E’ il lontano 2007 quando nasce l’idea di piantare una zona di ottomila chilometri di alberi, dal Senegal fino ad arrivare a Gibuti, per fermare l’avanzata del deserto. L’area africana del Sahel è quella in cui il 70% della popolazione vive di agricoltura ed è colpita da inondazioni, aumento delle temperature e da conflitti; sarebbe, quindi, necessario sostenere le filiere locali per ridurre la dipendenza dagli aiuti umanitari e dalle importazioni.
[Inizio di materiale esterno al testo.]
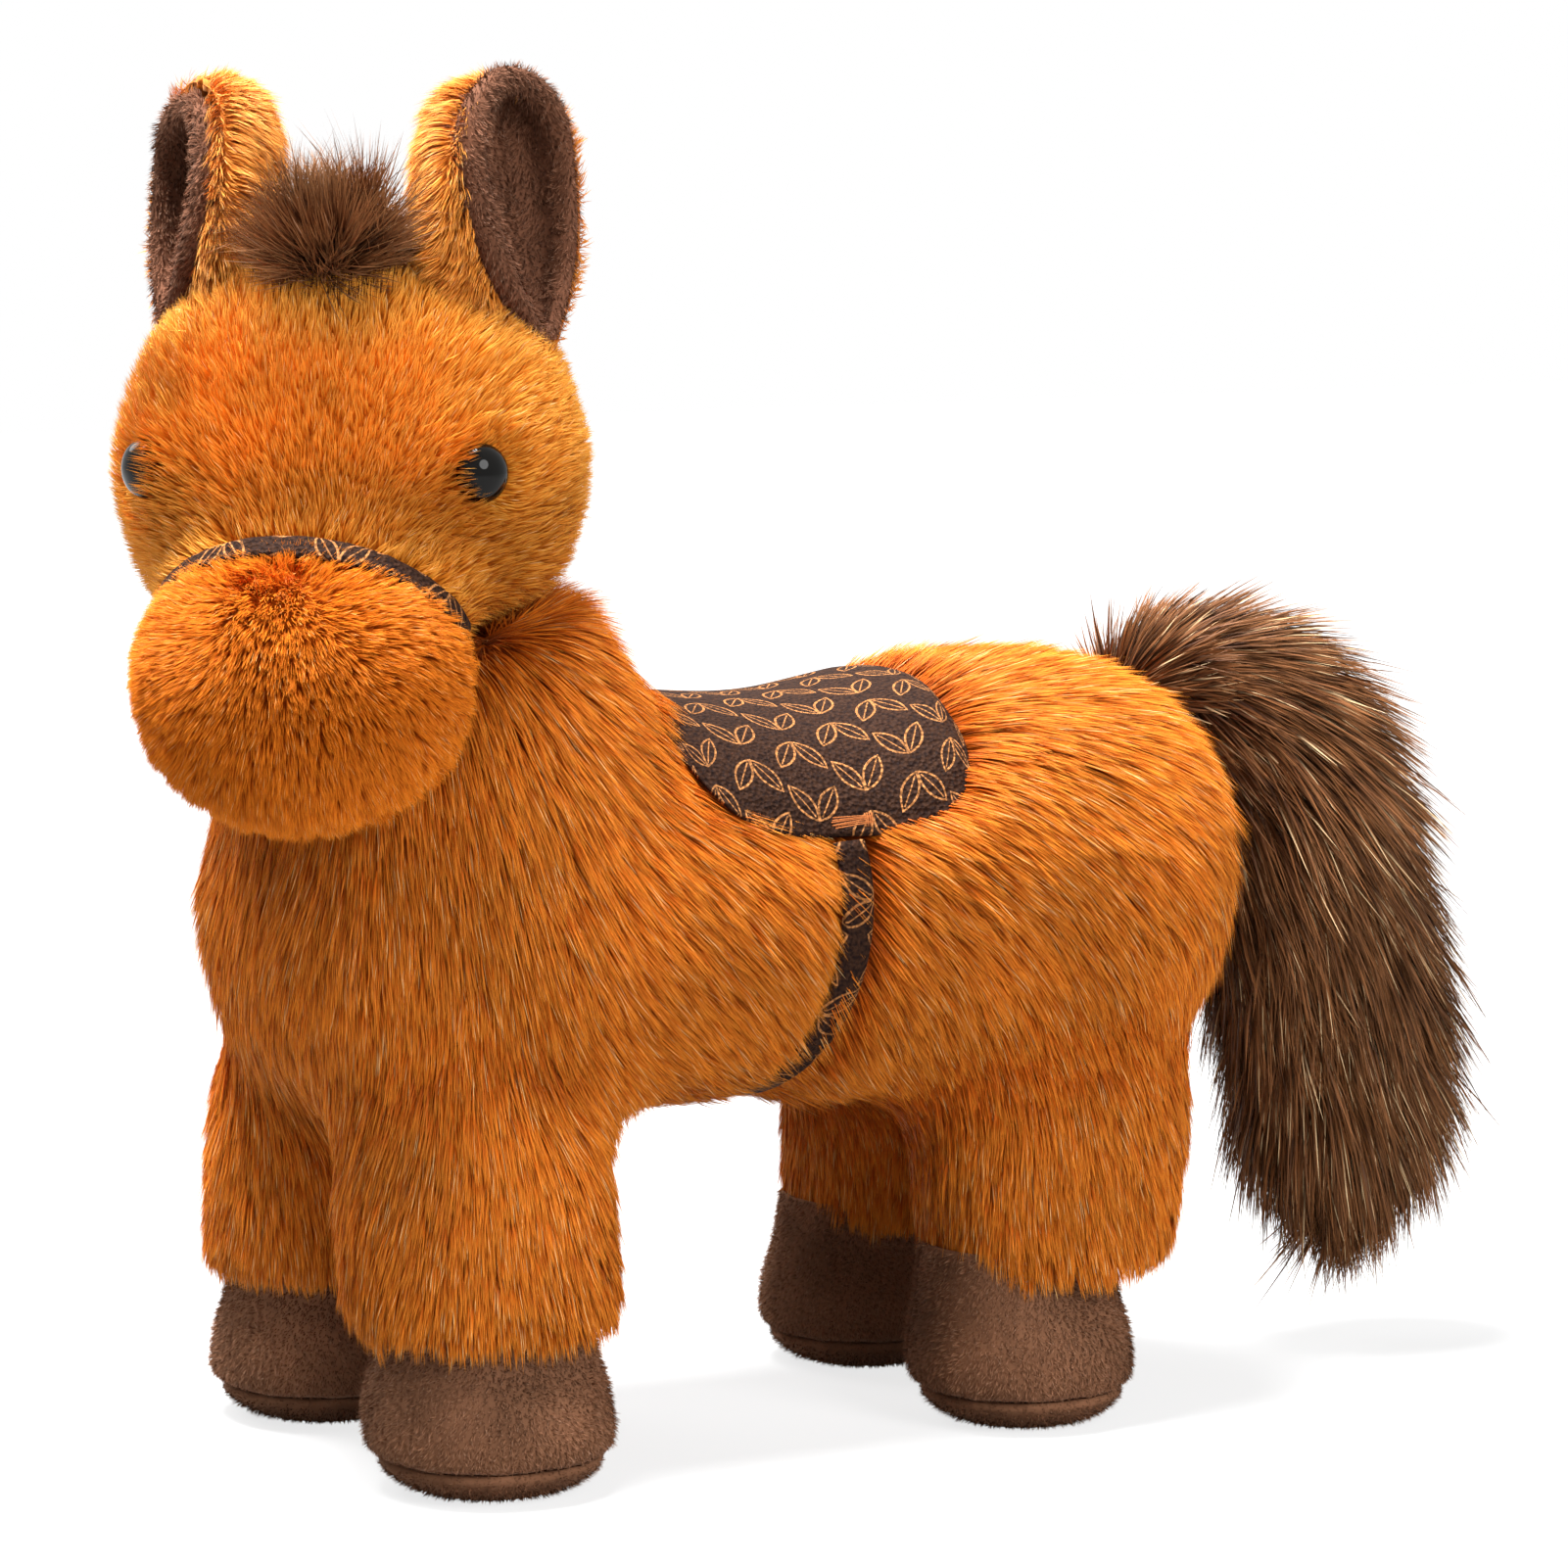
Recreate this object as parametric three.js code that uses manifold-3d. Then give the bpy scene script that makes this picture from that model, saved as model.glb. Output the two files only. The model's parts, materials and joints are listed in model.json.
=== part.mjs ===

All’inizio l’iniziativa era stata criticata perché si parlava soltanto di attuare un progetto di rimboscamento, ma col tempo, si è ampliata con la proposta che vede la creazione di orti comunitari, vivai e progetti per preservare la vegetazione.
Da dieci anni, inoltre, sono stati attivati percorsi di sensibilizzazione per le popolazioni del posto sulle cause e i rischi dell’impoverimento dei terreni (ricordiamo che un quarto del pianeta è in cattive condizioni proprio a causa dell’intervento umano, come la deforestazione e l’eccessivo sfruttamento).
I fondi richiesti e promessi servono a continuare il lavoro di sensibilizzazione sulle persone e lo scorso 11 gennaio 2021 al vertice One Planet, governi e banche di sviluppo hanno stanziato 14,3 miliardi di dollari per accelerare la costruzione della Grande muraglia verde, il progetto di inverdimento delle aree suddette per ridurre la fame, i conflitti e le conseguenze del cambiamento climatico.
Secondo un rapporto dell’ONU del 2020 si deve aumentare il ritmo per risanare le terre e arrivare a otto milioni di ettari all’anno perché un abitante su cinque, in Africa, durante i dodici mesi appena trascorsi ha sofferto la fame e si prevede che nel 2050 la popolazione del Sahel raddoppierà con una presenza enorme di giovani che vivranno nelle zone rurali e che dovranno affrontare il crollo dei raccolti se non si interverrà tempestivamente. Si spera che i piani in atto (politici, soprattutto) per migliorare la situazione dopo la pandemia mondiale siano davvero sufficienti; i fondi arrivati a destinazione hanno permesso, finora, di risanare il 4% delle terre affaticate, di catturare 250 milioni di tonnellate di anidride carbonica e di creare dieci milioni di posti di lavoro nel settore della green-economy entro il 2030, ma questo non basta se si vogliono raggiungere tutti gli obiettivi preposti, in tempi ragionevoli.